I am hopeful tonight because I’ve seen the spirit at work in America. I’ve seen it in the family business whose owners would rather cut their own pay than lay off their neighbours, and in the workers, who would rather cut back their hours than see a friend lose a job. I’ve seen it in the soldiers who reenlist after losing a limb and in those SEAL’s who charged up the stairs into darkness and danger because they knew there was a buddy behind them watching their back.
I’ve seen it on the shores of New Jersey and New York, where leaders from every party and level of government have swept aside their differences to help a community rebuild from the wreckage of a terrible storm. And I saw just the other day, in Mentor, Ohio, where a father told the story of his 8-year-old daughter, whose long battle with leukemia nearly cost their family everything had it not been for health care reform passing just a few months before the insurance company was about to stop paying for her care.
I had an opportunity to not just talk to the father, but meet this incredible daughter of his. And when he spoke to the crowd listening to that father’s story, every parent in that room had tears in their eyes, because we knew that little girl could be our own. And I know that every American wants her future to be just as bright. That’s who we are. That’s the country I’m so proud to lead as your president.
And tonight, despite all the hardship we’ve been through, despite all the frustrations of Washington, I’ve never been more hopeful about our future. I have never been more hopeful about America. And I ask you to sustain that hope. I’m not talking about blind optimism, the kind of hope that just ignores the enormity of the tasks ahead or the roadblocks that stand in our path. I’m not talking about the wishful idealism that allows us to just sit on the sidelines or shirk from a fight.

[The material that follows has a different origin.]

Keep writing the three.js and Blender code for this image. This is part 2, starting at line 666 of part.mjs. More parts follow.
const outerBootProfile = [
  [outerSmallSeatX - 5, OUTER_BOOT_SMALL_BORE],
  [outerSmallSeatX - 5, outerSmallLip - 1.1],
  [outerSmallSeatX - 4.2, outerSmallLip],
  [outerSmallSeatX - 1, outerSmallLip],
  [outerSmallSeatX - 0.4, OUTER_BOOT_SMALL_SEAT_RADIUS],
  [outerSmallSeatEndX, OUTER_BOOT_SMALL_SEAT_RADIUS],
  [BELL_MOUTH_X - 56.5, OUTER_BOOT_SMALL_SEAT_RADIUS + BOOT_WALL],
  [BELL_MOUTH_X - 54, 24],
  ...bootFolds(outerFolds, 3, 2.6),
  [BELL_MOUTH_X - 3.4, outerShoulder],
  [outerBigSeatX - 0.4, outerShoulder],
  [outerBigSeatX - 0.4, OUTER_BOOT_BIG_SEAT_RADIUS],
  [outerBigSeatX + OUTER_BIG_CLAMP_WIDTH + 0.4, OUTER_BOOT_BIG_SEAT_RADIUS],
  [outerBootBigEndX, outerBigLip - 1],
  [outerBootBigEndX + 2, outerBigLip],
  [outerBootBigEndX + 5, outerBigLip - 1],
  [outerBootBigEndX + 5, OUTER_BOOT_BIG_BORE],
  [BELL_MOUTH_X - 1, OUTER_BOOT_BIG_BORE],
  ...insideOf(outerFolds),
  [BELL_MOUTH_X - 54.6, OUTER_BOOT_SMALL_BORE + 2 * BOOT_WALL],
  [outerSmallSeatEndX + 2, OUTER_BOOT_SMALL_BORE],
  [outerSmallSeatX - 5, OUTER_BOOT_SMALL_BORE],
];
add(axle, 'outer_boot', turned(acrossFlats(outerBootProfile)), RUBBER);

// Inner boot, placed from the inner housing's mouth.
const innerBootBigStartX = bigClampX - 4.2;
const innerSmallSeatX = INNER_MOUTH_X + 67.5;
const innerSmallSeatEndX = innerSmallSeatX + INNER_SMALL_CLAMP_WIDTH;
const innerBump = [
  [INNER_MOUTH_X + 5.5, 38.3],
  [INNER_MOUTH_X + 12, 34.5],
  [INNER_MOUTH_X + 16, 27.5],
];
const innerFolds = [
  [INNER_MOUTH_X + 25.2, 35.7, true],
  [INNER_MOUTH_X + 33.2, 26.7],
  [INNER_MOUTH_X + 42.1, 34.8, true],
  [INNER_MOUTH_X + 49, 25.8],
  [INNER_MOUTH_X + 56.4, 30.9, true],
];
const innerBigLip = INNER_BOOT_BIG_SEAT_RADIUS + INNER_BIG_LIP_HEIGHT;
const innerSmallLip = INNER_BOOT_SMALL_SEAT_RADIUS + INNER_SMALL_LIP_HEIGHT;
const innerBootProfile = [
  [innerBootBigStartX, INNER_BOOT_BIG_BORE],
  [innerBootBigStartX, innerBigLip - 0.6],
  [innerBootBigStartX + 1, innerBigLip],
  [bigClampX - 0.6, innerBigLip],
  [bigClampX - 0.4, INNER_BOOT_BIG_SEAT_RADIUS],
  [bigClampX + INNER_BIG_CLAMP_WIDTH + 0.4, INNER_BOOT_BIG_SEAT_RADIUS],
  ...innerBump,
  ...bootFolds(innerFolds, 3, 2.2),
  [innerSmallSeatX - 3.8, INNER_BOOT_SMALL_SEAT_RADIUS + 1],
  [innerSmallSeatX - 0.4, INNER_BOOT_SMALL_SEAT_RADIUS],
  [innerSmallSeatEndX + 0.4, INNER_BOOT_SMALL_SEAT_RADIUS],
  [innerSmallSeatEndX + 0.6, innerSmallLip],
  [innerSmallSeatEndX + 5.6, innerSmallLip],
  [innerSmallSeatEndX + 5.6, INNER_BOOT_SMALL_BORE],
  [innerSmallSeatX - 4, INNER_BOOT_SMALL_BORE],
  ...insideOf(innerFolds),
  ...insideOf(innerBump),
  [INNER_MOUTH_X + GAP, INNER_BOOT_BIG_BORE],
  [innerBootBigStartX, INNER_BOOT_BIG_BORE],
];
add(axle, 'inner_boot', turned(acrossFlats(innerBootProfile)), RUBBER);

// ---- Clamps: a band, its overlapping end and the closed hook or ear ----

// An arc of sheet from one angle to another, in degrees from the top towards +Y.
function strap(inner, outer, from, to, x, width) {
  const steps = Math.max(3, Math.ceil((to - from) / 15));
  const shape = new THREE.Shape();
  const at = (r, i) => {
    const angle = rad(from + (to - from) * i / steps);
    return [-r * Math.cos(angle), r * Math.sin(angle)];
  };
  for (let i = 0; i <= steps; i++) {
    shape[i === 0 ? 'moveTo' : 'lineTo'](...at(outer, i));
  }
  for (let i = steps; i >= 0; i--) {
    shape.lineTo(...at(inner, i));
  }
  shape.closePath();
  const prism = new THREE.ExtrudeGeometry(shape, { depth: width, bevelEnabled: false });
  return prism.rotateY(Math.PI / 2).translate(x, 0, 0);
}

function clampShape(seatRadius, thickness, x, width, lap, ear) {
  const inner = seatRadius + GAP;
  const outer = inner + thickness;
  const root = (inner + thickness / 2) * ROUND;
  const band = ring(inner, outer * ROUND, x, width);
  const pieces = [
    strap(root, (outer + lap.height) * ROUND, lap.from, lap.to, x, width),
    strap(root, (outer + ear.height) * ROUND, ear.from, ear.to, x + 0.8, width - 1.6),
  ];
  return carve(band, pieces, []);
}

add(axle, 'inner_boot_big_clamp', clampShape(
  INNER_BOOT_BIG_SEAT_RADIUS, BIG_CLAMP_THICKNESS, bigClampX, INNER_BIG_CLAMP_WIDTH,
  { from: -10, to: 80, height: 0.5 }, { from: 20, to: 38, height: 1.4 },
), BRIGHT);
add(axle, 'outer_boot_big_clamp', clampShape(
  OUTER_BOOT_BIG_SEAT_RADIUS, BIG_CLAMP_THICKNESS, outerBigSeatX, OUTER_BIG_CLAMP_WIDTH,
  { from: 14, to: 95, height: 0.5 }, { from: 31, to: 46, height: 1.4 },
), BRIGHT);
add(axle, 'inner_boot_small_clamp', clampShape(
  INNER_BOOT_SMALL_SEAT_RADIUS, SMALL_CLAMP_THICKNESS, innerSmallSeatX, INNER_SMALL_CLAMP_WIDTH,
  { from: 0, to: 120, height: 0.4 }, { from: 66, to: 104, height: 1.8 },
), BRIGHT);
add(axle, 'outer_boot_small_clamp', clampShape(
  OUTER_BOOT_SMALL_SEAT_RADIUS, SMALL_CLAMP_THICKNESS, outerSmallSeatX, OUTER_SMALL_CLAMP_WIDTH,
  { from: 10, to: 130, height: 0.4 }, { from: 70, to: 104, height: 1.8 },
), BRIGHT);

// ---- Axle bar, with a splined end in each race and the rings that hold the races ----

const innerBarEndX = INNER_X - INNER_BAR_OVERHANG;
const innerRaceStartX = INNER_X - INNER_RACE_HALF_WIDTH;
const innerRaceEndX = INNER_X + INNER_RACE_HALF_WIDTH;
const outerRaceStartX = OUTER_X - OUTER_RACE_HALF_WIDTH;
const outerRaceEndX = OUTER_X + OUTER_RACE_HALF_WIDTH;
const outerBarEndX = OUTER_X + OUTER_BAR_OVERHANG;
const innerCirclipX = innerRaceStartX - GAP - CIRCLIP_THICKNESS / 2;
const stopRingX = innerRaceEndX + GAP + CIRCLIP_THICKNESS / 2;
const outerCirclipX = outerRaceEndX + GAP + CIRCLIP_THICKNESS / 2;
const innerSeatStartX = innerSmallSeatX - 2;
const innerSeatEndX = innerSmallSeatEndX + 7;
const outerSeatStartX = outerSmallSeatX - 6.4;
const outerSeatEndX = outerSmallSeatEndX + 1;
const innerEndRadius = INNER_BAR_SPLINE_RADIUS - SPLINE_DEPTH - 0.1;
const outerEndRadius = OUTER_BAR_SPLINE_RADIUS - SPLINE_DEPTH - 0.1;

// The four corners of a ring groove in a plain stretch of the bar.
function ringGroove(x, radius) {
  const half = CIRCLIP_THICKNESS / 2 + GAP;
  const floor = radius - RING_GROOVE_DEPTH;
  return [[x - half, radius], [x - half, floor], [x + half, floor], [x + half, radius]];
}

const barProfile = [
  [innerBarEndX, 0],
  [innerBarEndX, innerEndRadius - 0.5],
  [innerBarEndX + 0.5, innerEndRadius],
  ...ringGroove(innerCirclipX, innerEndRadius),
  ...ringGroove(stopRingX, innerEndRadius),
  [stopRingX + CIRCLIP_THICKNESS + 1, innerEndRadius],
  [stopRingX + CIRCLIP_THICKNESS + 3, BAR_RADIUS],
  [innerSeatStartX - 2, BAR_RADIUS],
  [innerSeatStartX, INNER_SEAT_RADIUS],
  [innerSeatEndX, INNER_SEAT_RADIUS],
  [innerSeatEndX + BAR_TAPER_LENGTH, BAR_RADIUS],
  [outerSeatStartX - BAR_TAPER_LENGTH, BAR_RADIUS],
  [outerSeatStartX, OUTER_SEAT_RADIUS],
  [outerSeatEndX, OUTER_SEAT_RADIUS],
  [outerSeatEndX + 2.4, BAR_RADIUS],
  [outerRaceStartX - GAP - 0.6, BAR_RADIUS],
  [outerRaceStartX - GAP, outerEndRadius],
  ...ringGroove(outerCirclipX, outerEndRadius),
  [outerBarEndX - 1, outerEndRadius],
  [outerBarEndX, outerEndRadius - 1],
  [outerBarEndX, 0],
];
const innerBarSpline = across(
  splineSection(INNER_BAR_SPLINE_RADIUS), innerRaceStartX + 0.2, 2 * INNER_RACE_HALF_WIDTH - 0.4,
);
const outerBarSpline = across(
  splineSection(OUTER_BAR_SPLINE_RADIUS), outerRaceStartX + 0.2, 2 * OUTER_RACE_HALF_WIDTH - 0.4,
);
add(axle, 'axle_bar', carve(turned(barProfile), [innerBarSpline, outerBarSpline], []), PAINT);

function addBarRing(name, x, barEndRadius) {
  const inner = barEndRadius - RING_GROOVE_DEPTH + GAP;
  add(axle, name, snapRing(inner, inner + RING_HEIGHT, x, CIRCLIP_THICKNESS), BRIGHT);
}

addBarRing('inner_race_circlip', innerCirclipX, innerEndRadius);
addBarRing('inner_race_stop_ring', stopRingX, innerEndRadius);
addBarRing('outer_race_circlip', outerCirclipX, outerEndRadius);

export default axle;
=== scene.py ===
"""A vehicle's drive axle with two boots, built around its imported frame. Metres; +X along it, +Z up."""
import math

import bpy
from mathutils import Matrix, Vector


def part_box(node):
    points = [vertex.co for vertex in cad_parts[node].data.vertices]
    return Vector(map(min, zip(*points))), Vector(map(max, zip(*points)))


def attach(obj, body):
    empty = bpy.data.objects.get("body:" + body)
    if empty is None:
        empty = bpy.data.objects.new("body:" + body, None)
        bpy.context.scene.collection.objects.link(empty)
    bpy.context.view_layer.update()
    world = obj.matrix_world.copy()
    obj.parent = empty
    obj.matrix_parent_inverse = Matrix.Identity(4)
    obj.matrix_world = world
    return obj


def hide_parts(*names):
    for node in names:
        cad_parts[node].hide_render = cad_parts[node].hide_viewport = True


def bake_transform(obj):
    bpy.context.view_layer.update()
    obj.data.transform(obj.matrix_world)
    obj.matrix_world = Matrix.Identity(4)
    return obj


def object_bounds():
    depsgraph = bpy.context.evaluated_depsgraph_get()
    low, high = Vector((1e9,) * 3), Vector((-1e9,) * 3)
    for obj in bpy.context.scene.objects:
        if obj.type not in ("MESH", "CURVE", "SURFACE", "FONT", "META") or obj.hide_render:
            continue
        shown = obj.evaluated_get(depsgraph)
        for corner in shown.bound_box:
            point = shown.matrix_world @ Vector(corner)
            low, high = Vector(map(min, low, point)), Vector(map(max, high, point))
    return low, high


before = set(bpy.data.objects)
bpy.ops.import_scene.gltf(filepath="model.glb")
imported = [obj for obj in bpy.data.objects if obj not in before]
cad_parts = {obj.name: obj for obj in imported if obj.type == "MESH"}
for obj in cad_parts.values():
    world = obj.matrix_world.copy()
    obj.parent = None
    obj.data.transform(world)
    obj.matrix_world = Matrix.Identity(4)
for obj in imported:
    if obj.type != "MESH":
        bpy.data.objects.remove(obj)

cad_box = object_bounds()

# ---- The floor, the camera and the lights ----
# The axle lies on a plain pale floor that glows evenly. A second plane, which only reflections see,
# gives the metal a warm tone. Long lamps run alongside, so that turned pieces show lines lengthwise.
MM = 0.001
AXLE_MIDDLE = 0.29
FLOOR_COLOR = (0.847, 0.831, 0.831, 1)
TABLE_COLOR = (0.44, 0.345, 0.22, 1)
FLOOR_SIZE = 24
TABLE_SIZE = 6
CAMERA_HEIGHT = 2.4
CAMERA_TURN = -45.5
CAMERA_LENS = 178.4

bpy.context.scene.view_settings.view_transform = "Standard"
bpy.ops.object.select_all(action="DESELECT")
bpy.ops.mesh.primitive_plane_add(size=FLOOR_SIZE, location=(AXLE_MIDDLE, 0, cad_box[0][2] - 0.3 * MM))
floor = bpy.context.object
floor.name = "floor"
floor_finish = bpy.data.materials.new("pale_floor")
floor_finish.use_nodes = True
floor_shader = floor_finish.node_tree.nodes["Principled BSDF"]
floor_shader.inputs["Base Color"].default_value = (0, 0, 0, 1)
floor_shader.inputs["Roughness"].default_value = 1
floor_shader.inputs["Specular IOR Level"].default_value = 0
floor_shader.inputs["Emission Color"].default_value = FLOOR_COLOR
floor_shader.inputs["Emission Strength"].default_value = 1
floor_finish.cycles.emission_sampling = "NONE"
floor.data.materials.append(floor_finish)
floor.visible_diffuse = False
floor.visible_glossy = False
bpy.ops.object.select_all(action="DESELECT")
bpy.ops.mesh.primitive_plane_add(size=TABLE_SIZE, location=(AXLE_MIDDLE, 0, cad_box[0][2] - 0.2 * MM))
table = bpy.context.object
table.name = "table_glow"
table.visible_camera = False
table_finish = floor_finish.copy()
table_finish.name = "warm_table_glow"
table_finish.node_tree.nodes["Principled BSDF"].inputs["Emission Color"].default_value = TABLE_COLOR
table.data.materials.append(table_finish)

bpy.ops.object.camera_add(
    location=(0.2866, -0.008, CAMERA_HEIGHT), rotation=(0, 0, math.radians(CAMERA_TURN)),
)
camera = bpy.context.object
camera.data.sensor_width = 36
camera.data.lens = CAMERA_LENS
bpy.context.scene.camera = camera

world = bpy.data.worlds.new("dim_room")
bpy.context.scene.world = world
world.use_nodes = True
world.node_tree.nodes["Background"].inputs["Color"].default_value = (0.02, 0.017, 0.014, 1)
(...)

I have always believed that hope is that stubborn thing inside us that insists, despite all the evidence to the contrary, that something better awaits us so long as we have the courage to keep reaching, to keep working, to keep fighting.
America, I believe we can build on the progress we’ve made and continue to fight for new jobs and new opportunity and new security for the middle class. I believe we can keep the promise of our founders, the idea that if you’re willing to work hard, it doesn’t matter who you are or where you come from or what you look like or where you love. It doesn’t matter whether you’re black or white or Hispanic or Asian or Native American or young or old or rich or poor, able, disabled, gay or straight, you can make it here in America if you’re willing to try.

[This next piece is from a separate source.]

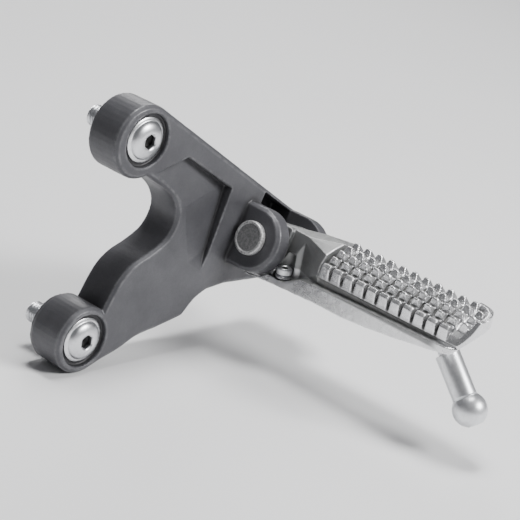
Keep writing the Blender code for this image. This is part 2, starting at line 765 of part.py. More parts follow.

I believe we can seize this future together because we are not as divided as our politics suggests. We’re not as cynical as the pundits believe. We are greater than the sum of our individual ambitions, and we remain more than a collection of red states and blue states. We are and forever will be the United States of America.
And together with your help and God’s grace we will continue our journey forward and remind the world just why it is that we live in the greatest nation on Earth.
Thank you, America. God bless you. God bless these United States.